One caveat is there’s an enormous gap between the “high” and “low” scenarios for future student numbers – and thus considerable uncertainty about the total a decade from now – but the Erickson report only offers the full range of predictions through 2024. Total student enrollment that year is forecast at a high of 4,353, mid-range of 4,057 and low of 3,611.

The report notes the error rate for mid-range projections since 2009 has been between 0.1% and 3.6%, except for a 13.5% rate during the onset of the COVID-19 pandemic in 2020 — whereas high and low scenarios are more prone to inaccuracies.

In a letter sent to committee members before the meeting, Watt stated the updated figures shouldn’t strongly affect current operation/delivery of education since “the population changes are happening year by year and the (school district) adjusts its operations accordingly.” But it is timely to discuss impacts regarding capital projects.

“Both Marie Drake and Mendenhall River continue to age,” he wrote. “If the projections are accurate, and there is not much reason to doubt them, then it is more appropriate to add potential school closure into the mix of the discussion about facility renovations. This will be a difficult topic to discuss.”

School board members participating in Thursday’s meeting largely favored keeping schools open and projects continuing, while some assembly members were considerably less inclined to support large commitments.

“We do have these buildings that need major maintenance, and I don’t know if we can afford to not renovate them thinking in eight to 10 years we might not need them,” School Board President Ebett Siddon said.

Mayor Beth Weldon said the option of consolidating schools needs to be a future consideration and in the meantime the school district needs to think on a smaller scale when submitting its wish list of projects. That means a proposed $37 million overhaul of the Marie Drake Building “is not something I’m too interested in,” but a $6 million boiler project “is more doable.”

“We ask for a priority list and every time we get a priority list Marie Drake’s at the top with a huge price tag,” she said. “I think smaller projects are probably where we’re at right now.

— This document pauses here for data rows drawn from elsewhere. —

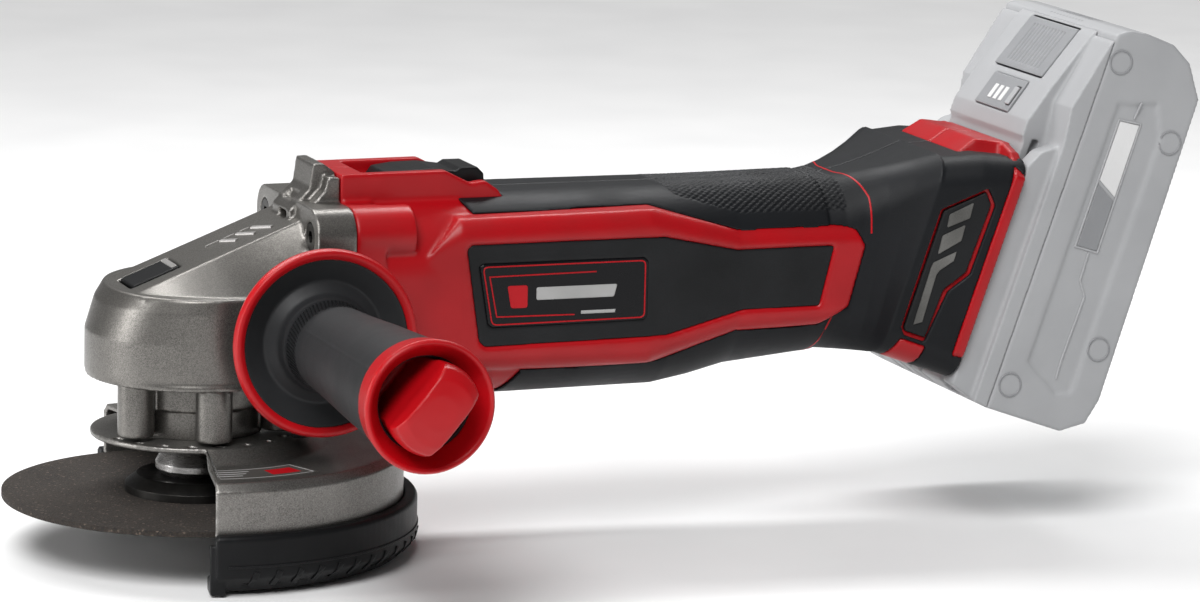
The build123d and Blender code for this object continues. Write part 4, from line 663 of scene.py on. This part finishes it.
def place_round_cover(u, v):
    """u runs round the cut cover's wall, v is height."""
    turn = u / COVER_RADIUS
    out = Vector((math.cos(turn), math.sin(turn), 0.0))
    return out * CLEAR_OF_SIDE + Vector((0.0, 0.0, v)), -out


def along_cover(degrees):
    return math.radians(degrees) * COVER_RADIUS


laid_on("cover_bead", [line_of([(along_cover(d), 4.6) for d in range(-98, 70, 4)], 0.7)], place_round_cover,
        ["cut_cover"], "cut_cover", BLACK, SLOTS["cut_cover"], 0.35, 0.5, 4.0)
laid_on("cover_teeth", [line_of(((along_cover(d), -1.6), (along_cover(d) + 1.5, 3.0)), 1.8)
                        for d in range(-92, 70, 6)], place_round_cover,
        ["cut_cover"], "cut_cover", BLACK, SLOTS["cut_cover"], 0.5, 0.6)


# ---------------------------------------------------------------- floor, light and camera
FLOOR_REACH = 40.0
FLOOR_GAP = 0.0002
WORLD_STRENGTH = 0.14
SUN_STRENGTH = 2.3
SUN_WIDTH = math.radians(35.0)
SUN_DIRECTION = (0.45, 0.55, -1.0)
CAMERA_YAW, CAMERA_PITCH, CAMERA_ROLL = 0.363361, 0.183154, 0.02337
CAMERA_LENS = 160.58
CAMERA_PLACE = (-0.44154, -1.49596, 0.36097)
CENTRE = (0.12, 0.0, 0.08)


def add_floor(height):
    """A wide pale floor just under the part."""
    mesh = bpy.data.meshes.new("floor")
    reach = FLOOR_REACH
    mesh.from_pydata([(-reach, -reach, height), (reach, -reach, height), (reach, reach, height),
                      (-reach, reach, height)], [], [(0, 1, 2, 3)])
    floor = bpy.data.objects.new("floor", mesh)
    bpy.context.collection.objects.link(floor)
    s = Shade("floor_pale")
    grain = s.noise(60.0, 2.0)
    s.done(s.mix(s.ramp(grain, 0.3, 0.7), (0.86, 0.86, 0.862), (0.88, 0.88, 0.88)),
           s.ramp(grain, 0.3, 0.7, 0.6, 0.7))
    mesh.materials.append(s.mat)


def add_light(name, place, target, size, watts, size_y=None):
    data = bpy.data.lights.new(name, "AREA")
    data.shape = "RECTANGLE"
    data.size = size
    data.size_y = size_y or size
    data.energy = watts
    light = bpy.data.objects.new(name, data)
    bpy.context.collection.objects.link(light)
    light.location = place
    light.rotation_euler = (Vector(target) - Vector(place)).to_track_quat("-Z", "Y").to_euler()


def add_camera():
    yaw, pitch, roll = CAMERA_YAW, CAMERA_PITCH, CAMERA_ROLL
    ahead = Vector((math.sin(yaw) * math.cos(pitch), math.cos(yaw) * math.cos(pitch), -math.sin(pitch)))
    level = Vector((math.cos(yaw), -math.sin(yaw), 0.0))
    above = level.cross(ahead)
    right = level * math.cos(roll) + above * math.sin(roll)
    up = above * math.cos(roll) - level * math.sin(roll)
    data = bpy.data.cameras.new("camera")
    data.sensor_width = 36.0
    data.lens = CAMERA_LENS
    data.clip_end = 50.0
    camera = bpy.data.objects.new("camera", data)
    bpy.context.collection.objects.link(camera)
    turn = Matrix((right, up, -ahead)).transposed().to_4x4()
    camera.matrix_world = Matrix.Translation(CAMERA_PLACE) @ turn
    bpy.context.scene.camera = camera


add_floor(cad_box[0][2] - FLOOR_GAP)
world = bpy.data.worlds.new("studio")
bpy.context.scene.world = world
world.use_nodes = True
world.node_tree.nodes["Background"].inputs["Color"].default_value = (1.0, 1.0, 1.0, 1.0)
world.node_tree.nodes["Background"].inputs["Strength"].default_value = WORLD_STRENGTH
sun = bpy.data.lights.new("sun", "SUN")
sun.energy = SUN_STRENGTH
sun.angle = SUN_WIDTH
sun_object = bpy.data.objects.new("sun", sun)
bpy.context.collection.objects.link(sun_object)
sun_object.rotation_euler = Vector(SUN_DIRECTION).to_track_quat("-Z", "Y").to_euler()
add_light("key", (-0.55, -0.8, 0.75), CENTRE, 0.4, 3.0, 0.3)
add_light("strip", (0.15, 0.45, 0.75), CENTRE, 1.2, 7.0, 0.12)
add_light("rim_left", (-0.9, 0.1, 0.25), CENTRE, 0.2, 4.0, 0.6)
add_camera()
bpy.context.scene.view_settings.view_transform = "Standard"
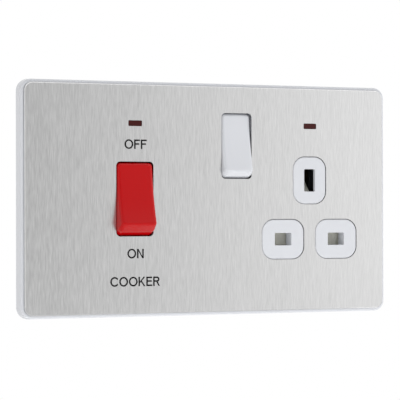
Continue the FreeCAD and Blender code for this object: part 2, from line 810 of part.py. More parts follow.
def rocker_room(kind, x, z, rear):
    """The room in which a rocker swings, with its two axle holes."""
    width = f"{kind}_opening_width"
    around = f"sqrt({kind}_shoulder_reach ^ 2 + {kind}_shoulder_half ^ 2)"
    room = block(span(x, width), (rear, "body_front + overcut"), span(z, f"2 * ({around} + rocker_end_play)"))
    axle = f"{width} - 2 * rocker_side_gap + 2 * (axle_overhang + axle_hole_extra)"
    hole = rod("right", f"{x} - ({axle}) / 2", "axle_front", z, "axle_radius + axle_play", axle)
    return [room, hole]


def post_rooms(posts, rear):
    rooms = []
    for x, z in posts:
        rooms.append(rod("forward", x, f"{WEB_BACK} - post_length - post_play", z, "post_radius + post_play",
                         "post_length + post_play + overcut"))
        rooms.append(rod("forward", x, f"{rear} - overcut", z, "body_screw_radius + body_screw_clearance",
                         f"body_front + overcut - ({rear})"))
    return rooms


def neon_room(x, rear):
    return block(span(x, "neon_room_width"), (rear, "body_front + overcut"),
                 span(NEON_Z, "neon_room_height"))


NEUTRAL_CONTACT = "(socket_x - pin_spacing / 2)"


def neutral_link_band(grow):
    return span("neutral_link_z", f"neutral_link_height + 2 * {grow}")


def neutral_link_run(grow, high_front):
    """The stretch of the neutral link from the supply strip to below the neutral contact."""
    return block((f"cooker_x - terminal_across - {grow}",
                  f"{NEUTRAL_CONTACT} + line_leaf_width / 2 + {grow}"),
                 (f"neutral_link_front - strip_thick - {grow}", high_front), neutral_link_band(grow))


def neutral_link_leg(grow, low_front, high_front):
    """The end that steps back onto the supply strip."""
    return block((f"cooker_x - terminal_across - {grow}",
                  f"cooker_x - terminal_across + strip_thick + {grow}"),
                 (low_front, high_front), neutral_link_band(grow))


def neutral_link_rise(grow, high_front):
    """The end that turns up to the neutral contact's lower leaf."""
    return block(span(NEUTRAL_CONTACT, f"line_leaf_width + 2 * {grow}"),
                 (f"neutral_link_front - strip_thick - {grow}", high_front),
                 ("neutral_link_z", "pin_row_z - line_pin_gap / 2 - leaf_thick"))


def cooker_switch_housing():
    """Front moulding of the cooker switch: it carries the rocker and closes over the strips."""
    shell = moulding_block(span("cooker_x", "2 * cooker_body_half_width"), (STRIP_FRONT, "body_front"),
                           span("cooker_z", "2 * cooker_body_half_height"))
    cuts = rocker_room("cooker", "cooker_x", "cooker_z", f"{STRIP_FRONT} - overcut")
    cuts += post_rooms(POSTS[:2], STRIP_FRONT)
    cuts.append(neon_room("cooker_neon_x", "split_front"))
    link_top = "neutral_link_front + strip_play"
    cuts.append(neutral_link_run("strip_play", link_top))
    cuts.append(neutral_link_leg("strip_play", f"{STRIP_FRONT} - overcut", link_top))
    keep("cooker_switch_housing", less(shell, cuts))


def live_link_run(grow, front):
    """The stretch of the live link from the supply strip to below the socket's rocker."""
    return block((f"cooker_x + terminal_across + terminal_width / 2 - {grow}",
                  f"switch_x + strip_width / 2 + {grow}"),
                 (f"{STRIP_BACK} - {grow}", front),
                 (f"cooker_z - strip_turn_high - {grow}", f"cooker_z - strip_turn_low + {grow}"))


def live_link_rise(grow, front):
    """The stretch that turns up and becomes the supply plate of the socket's switch."""
    return block(span("switch_x", f"strip_width + 2 * {grow}"), (f"{STRIP_BACK} - {grow}", front),
                 (f"cooker_z - strip_turn_high - {grow}", f"switch_z + feed_plate_high + {grow}"))


def switched_strip_rooms(grow, front):
    """Boxes of the strip from the socket's switch to its live contact."""
    half = f"(strip_width / 2 + {grow})"
    tall = f"(feed_strip_height / 2 + {grow})"
    wide = f"(feed_strip_width / 2 + {grow})"
    layer = (f"{STRIP_BACK} - {grow}", front)
    top = f"feed_strip_z + {tall}"
    return [
        block((f"switch_x - {half}", f"switch_x + {half}"), layer,
              (f"switch_z + load_plate_low - {grow}", top)),
        block((f"switch_x - {half}", f"feed_strip_x + {wide}"), layer, (f"feed_strip_z - {tall}", top)),
        block((f"feed_strip_x - {wide}", f"feed_strip_x + {wide}"), layer,
              ("pin_row_z + line_pin_gap / 2 + leaf_thick", top)),
    ]


def links():
    keep("live_link", joined([live_link_run("0", STRIP_FRONT), live_link_rise("0", STRIP_FRONT)]))
    keep("neutral_link", joined([
        neutral_link_run("0", "neutral_link_front"),
        neutral_link_leg("0", STRIP_FRONT, "neutral_link_front"),
        neutral_link_rise("0", "neutral_link_front"),
    ]))
    keep("switched_live_strip", joined(switched_strip_rooms("0", STRIP_FRONT)))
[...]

Average funding for school projects during the past five years has been 1.8% of “replacement value,” slightly below the industry standard of 2-6%, according to Katie Koester, the city’s engineering and public works director. For school board and assembly members that creates a dilemma where the list and cost of deferred projects continues to increase, but available funds are insufficient without asking voters to approve additional taxes or bonds.

Emil Mackey, the school board’s clerk, said he’s not opposed to consolidation, “but I’m also somebody who’s willing to step back and say I’m not sure there are savings there.” He said there’s also the politically sensitive question of which community — such as Douglas residents or one with a large high-risk student population — will feel shunned if a school closure occurs.

“A parent that has to drive by one school to get their kid to another school, or (have the student) take a bus to school, is not going to be a popular decision,” he said.

Meanwhile, students are going to keep going to existing schools for at least the next five years so “it would be great if we can get everyone more comfortable with reasonable investments we can make until we make longer term decisions,” said Brian Holst, the school board’s vice president. At the same time, officials should evaluate alternative uses of the buildings such as pre-kindergarten programs that are already occurring.

“If we have fewer students it may not be that the conclusion is having fewer buildings,” he said.

Another consideration is the neglect in maintenance spending isn’t just the fault of local policymakers, Mackey said.

“The reason we’ve accumulated this so quickly is over the past decade the state has neglected their responsibility,” he said.